Clearly, we are not done with the development of the worker node role. However we can be sure that application of this role to any production site will not break the site - a very important point! We now have a solid base from which to step to the next iteration, adding tests for desired behaviour and functionality to achieve it as we go. We also have the means to express this role in arbitrary environments - be they bare metal, hypervisor virtualisation, or Linux containers - all from a single well-maintained role.

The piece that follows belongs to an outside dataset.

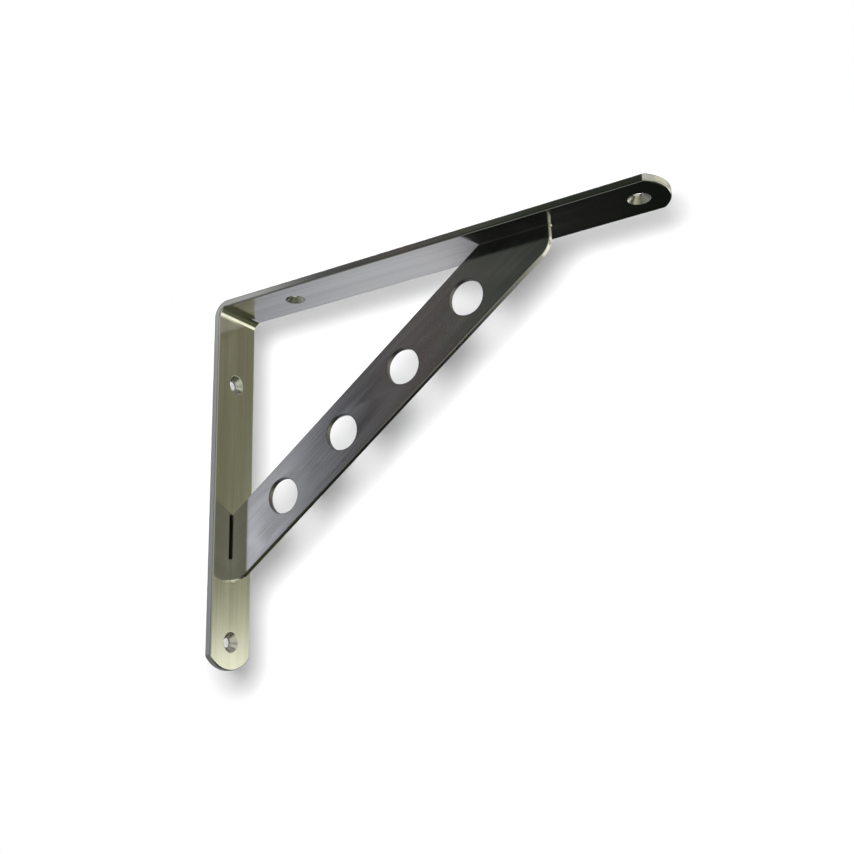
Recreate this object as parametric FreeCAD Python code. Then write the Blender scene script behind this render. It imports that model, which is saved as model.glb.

As discusssed above The worker node needs to be able to perform many functions - we should try to implement tests for as many of these functions as we can. Similarly, as many of the EGI Quality Criteria should be included in our test coverage, so that we can ensure sites that by applying these roles off-the-shelf, they will be increasing the stability of their site and decreasing their day-to-day operations load.

Furthermore, by using a common style guide for developing these roles, we make it easier to get started for others who want to contribute. The style guide helps peers and collaborators do code review when features or development is proposed via pull request, and gives clear guidelines for how these contributions should be recognised.

All in all, this is a small step towards improving the stability of sites in the EGI federation, without compromising agility and quality, and reducing the friction in the middleware delivery pipeline.

References and Footnotes

  1. “Developers of middleware components” is an EGI-federation-specific way of thinking of this audience. What I have in mind is maintainers or product owners who want their products to live in the EOSC ecosystem. Even products which may live at the boundary of this ecosystem may be relevant. 

  2. This is long-hand for molecule test, which will execute the full testing strategy. 

  3. A good overview of test-driven development was written buy Martin Fowler 

  4. Beck, K., & Andres, C. (2015). Extreme programming explained: Second edition, embrace change. Boston: Addison-Wesley.